Go to you tube ant type in roller pigeons.


----------



## NZ Pigeon (Nov 12, 2011)

This vid has some amazing rollers on it

http://www.youtube.com/watch?v=vnOn_9ZakiA


----------



## Print Tippler (May 18, 2011)

well tipplers fly high and low, they are endurance competition flyers.


----------



## NZ Pigeon (Nov 12, 2011)

Print Tippler said:


> well tipplers fly high and low, they are endurance competition flyers.

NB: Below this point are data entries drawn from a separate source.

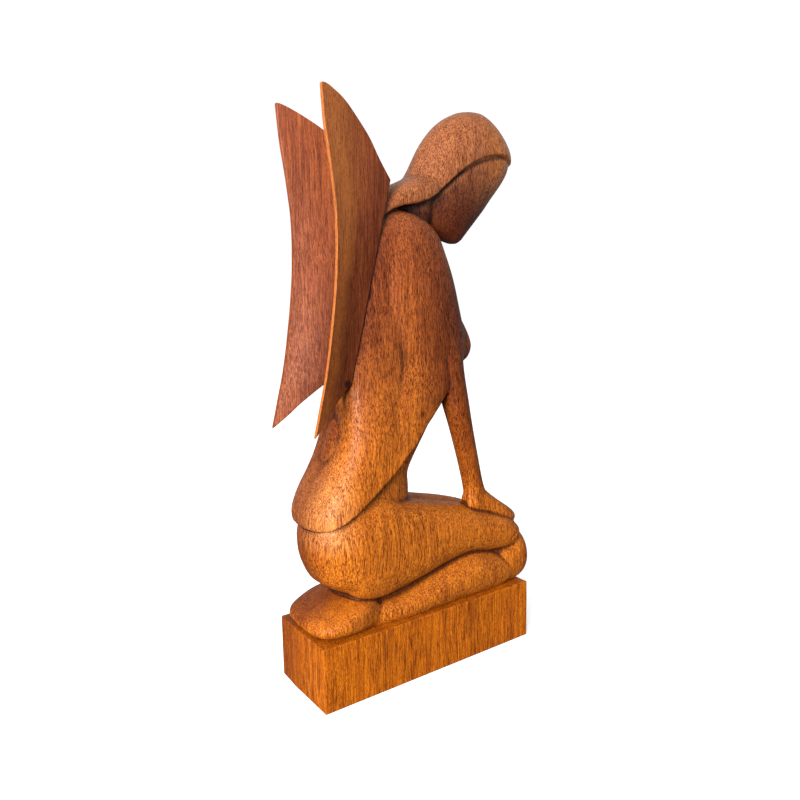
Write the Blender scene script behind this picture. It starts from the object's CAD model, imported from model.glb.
import bmesh
import bpy
import math
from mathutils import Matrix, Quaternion, Vector


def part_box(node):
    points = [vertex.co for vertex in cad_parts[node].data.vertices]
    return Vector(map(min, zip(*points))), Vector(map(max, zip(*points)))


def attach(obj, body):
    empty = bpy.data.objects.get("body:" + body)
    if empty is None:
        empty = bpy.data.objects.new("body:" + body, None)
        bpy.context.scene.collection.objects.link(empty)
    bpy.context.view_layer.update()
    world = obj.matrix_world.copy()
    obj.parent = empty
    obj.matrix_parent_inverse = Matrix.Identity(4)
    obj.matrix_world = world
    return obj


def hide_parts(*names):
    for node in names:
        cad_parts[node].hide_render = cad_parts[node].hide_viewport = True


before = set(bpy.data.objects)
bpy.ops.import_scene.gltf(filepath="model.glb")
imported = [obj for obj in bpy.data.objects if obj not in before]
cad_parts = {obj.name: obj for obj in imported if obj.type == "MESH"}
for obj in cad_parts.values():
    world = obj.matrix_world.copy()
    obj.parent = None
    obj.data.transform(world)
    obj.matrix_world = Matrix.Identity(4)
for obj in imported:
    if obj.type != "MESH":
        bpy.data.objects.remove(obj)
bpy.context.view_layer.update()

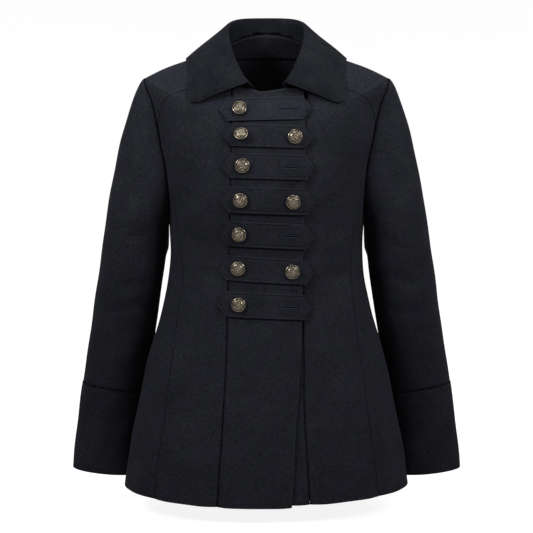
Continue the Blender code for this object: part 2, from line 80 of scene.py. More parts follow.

Thats what I thought too, My serbian high fliers go up and stay up but tipplers I have seen do go high but they come down and up for hours. Is it true that birmingham rollers are a tippler breed that picked up the roller gene?


----------



## Print Tippler (May 18, 2011)

From what i heard tipplers were mixed with rollers in the early formation of the rollers in the states. Bringing in print grizzle, and tippler bronzes. They added the english tippler for high flying (or mid range) and probably kiting performance. They look very similar with small differences.


----------



## george simon (Feb 28, 2006)

*TIPPLERS are high flyers they have been known to fly for over 15 hours or more. I do not know the offical record but it is over 16 hours. while I never owned any they are truly a joy to see them fly.* GEORGE


----------



## Print Tippler (May 18, 2011)

like NZ said, his high flyers go straight up and stay up. Tipplers are not like that and really shouldn't be called high flyers. They are poor high flyers, they are the best endurance flyer.


----------



## george simon (Feb 28, 2006)

* Take a look at this web site it will help you that are new to pigeons to understand Tipplers .http://www.pigeonvitality.com then go to articals page 4 artical 79* .GEORGE


----------



## NZ Pigeon (Nov 12, 2011)

george simon said:


> * Take a look at this web site it will help you that are new to pigeons to understand Tipplers .http://www.pigeonvitality.com/tippler-pigeon-forendurance-competition.html * .GEORGE


Im still with print tippler, High fliers do go high but are bred for endurance, Height is not so important but is still a factor.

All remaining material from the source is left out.